If you're troubleshooting a marginal link, adding attenuation makes things worse. Attenuators reduce power; they don't fix problems caused by insufficient power.
01
Forgetting about connector loss.
Every mated connector pair adds roughly 0.3 dB. An attenuator with two connections adds perhaps 0.5 dB beyond its rated attenuation. Include this in calculations.
02
Ignoring cleanliness.
Dirty ferrules cause variable loss and back-reflections. An attenuator can't compensate for contaminated connectors.
03
Over-specifying.
Unless you have specific requirements, standard commercial-grade attenuators work fine. Paying premium prices for ultra-low PDL specifications you don't need wastes budget.
04
A Note on Quality
The fiber optic component market includes excellent manufacturers and terrible ones. Brand-name products from established companies-Corning, AFL, Thorlabs, JDSU/Viavi-reliably meet specifications. Unknown suppliers from overseas marketplaces? Sometimes fine, sometimes not.
For production networks, buy quality. For bench testing where you'll verify performance before relying on it, cheaper options can work. Just don't assume the label is accurate.
Some distributors test incoming attenuators and provide certificates. That's worth something.

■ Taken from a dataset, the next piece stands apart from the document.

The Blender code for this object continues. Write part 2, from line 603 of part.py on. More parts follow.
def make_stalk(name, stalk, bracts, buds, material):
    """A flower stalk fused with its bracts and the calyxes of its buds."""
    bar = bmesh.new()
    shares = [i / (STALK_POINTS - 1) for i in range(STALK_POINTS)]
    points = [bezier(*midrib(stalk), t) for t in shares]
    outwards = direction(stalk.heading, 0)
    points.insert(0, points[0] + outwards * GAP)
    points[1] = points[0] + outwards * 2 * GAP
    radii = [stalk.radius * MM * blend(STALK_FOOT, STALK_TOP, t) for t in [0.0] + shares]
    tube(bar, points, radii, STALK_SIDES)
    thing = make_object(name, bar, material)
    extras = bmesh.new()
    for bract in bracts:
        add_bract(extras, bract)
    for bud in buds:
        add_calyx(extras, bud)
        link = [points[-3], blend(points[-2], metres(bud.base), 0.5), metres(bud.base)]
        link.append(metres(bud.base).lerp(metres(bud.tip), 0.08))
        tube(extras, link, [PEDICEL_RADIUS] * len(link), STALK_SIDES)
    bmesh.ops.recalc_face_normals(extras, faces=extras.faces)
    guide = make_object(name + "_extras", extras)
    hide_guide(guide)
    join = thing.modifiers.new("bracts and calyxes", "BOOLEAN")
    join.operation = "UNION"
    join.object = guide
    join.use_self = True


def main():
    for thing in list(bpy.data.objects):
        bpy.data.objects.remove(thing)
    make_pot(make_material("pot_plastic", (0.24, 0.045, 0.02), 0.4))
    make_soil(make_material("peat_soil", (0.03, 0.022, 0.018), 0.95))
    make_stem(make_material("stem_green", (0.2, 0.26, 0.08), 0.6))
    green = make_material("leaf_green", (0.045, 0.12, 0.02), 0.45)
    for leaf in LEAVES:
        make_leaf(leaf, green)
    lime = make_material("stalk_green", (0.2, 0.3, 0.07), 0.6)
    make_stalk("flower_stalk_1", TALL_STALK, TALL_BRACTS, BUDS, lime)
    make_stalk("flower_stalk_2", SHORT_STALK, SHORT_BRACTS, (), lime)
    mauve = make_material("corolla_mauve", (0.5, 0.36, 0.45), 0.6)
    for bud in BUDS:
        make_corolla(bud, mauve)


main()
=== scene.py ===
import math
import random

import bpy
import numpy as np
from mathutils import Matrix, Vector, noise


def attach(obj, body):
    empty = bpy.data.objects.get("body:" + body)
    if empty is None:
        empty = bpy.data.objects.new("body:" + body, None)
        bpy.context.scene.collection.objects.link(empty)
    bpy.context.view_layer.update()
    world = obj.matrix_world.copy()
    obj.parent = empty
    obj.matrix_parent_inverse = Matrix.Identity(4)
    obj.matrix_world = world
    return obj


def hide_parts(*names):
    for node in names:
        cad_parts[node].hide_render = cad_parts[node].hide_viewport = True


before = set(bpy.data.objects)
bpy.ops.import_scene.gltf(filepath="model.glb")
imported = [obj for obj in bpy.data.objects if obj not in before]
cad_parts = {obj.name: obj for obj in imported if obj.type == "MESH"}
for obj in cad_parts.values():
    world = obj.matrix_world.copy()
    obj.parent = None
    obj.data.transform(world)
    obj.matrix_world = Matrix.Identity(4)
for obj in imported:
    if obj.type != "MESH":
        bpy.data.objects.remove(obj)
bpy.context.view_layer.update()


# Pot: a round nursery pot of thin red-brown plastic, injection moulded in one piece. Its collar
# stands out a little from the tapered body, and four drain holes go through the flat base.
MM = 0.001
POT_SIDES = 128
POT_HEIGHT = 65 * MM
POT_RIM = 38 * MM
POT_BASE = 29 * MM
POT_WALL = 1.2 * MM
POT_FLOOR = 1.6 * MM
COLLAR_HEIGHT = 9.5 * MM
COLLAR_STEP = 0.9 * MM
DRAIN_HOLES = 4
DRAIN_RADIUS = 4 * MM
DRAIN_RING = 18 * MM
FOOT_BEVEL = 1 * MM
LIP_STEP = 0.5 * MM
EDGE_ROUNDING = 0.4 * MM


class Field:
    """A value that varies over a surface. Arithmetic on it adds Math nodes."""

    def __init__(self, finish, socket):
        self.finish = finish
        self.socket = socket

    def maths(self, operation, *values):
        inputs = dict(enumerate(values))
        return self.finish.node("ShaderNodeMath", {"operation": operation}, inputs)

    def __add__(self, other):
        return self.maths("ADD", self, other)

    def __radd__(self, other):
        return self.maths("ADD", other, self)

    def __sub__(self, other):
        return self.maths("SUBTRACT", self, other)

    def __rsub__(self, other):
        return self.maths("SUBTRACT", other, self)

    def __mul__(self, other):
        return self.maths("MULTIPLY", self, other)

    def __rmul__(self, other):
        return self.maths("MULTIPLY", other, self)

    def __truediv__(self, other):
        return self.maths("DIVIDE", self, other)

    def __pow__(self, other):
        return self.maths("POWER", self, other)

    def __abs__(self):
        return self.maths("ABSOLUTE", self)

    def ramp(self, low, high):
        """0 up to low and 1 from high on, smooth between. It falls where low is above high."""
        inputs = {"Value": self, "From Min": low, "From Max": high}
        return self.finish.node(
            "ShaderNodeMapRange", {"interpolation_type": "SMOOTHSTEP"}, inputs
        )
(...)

Choosing an attenuator ultimately comes down to understanding your system requirements and matching them to available products. The technology itself is mature and reliable. Most failures trace back to specification mismatches or contamination-problems entirely within the installer's control. Get the basics right, and these simple passive devices will quietly do their job for decades.